Required task:
Will you quote precisely the lines that run from the top of the material below to the line containing "# origin on", both ends included?

Records provided:
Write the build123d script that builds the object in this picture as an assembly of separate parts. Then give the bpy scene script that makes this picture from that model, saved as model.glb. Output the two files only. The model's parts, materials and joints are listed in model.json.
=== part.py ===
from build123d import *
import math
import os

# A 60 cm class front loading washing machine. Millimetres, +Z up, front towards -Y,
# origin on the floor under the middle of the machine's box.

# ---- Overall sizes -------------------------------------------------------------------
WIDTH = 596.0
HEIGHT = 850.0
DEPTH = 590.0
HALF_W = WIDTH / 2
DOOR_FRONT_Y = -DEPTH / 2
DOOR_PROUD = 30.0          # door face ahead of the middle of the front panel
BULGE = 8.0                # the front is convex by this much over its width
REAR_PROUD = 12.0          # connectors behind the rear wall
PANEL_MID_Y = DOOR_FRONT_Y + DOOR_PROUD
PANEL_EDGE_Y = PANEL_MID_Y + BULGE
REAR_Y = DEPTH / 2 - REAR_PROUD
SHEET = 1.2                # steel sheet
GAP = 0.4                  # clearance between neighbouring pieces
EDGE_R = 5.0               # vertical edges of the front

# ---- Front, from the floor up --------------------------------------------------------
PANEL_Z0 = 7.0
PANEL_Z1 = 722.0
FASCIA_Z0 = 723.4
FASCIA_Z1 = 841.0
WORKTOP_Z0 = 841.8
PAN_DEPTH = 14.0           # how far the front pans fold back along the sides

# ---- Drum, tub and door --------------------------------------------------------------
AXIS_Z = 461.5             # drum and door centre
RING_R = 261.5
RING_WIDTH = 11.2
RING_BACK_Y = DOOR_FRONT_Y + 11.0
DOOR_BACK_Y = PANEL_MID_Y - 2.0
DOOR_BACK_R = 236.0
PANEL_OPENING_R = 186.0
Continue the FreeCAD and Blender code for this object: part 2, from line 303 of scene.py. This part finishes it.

The response:
Write the build123d script that builds the object in this picture as an assembly of separate parts. Then give the bpy scene script that makes this picture from that model, saved as model.glb. Output the two files only. The model's parts, materials and joints are listed in model.json.
=== part.py ===
from build123d import *
import math
import os

# A 60 cm class front loading washing machine. Millimetres, +Z up, front towards -Y,
# origin on the floor under the middle of the machine's box.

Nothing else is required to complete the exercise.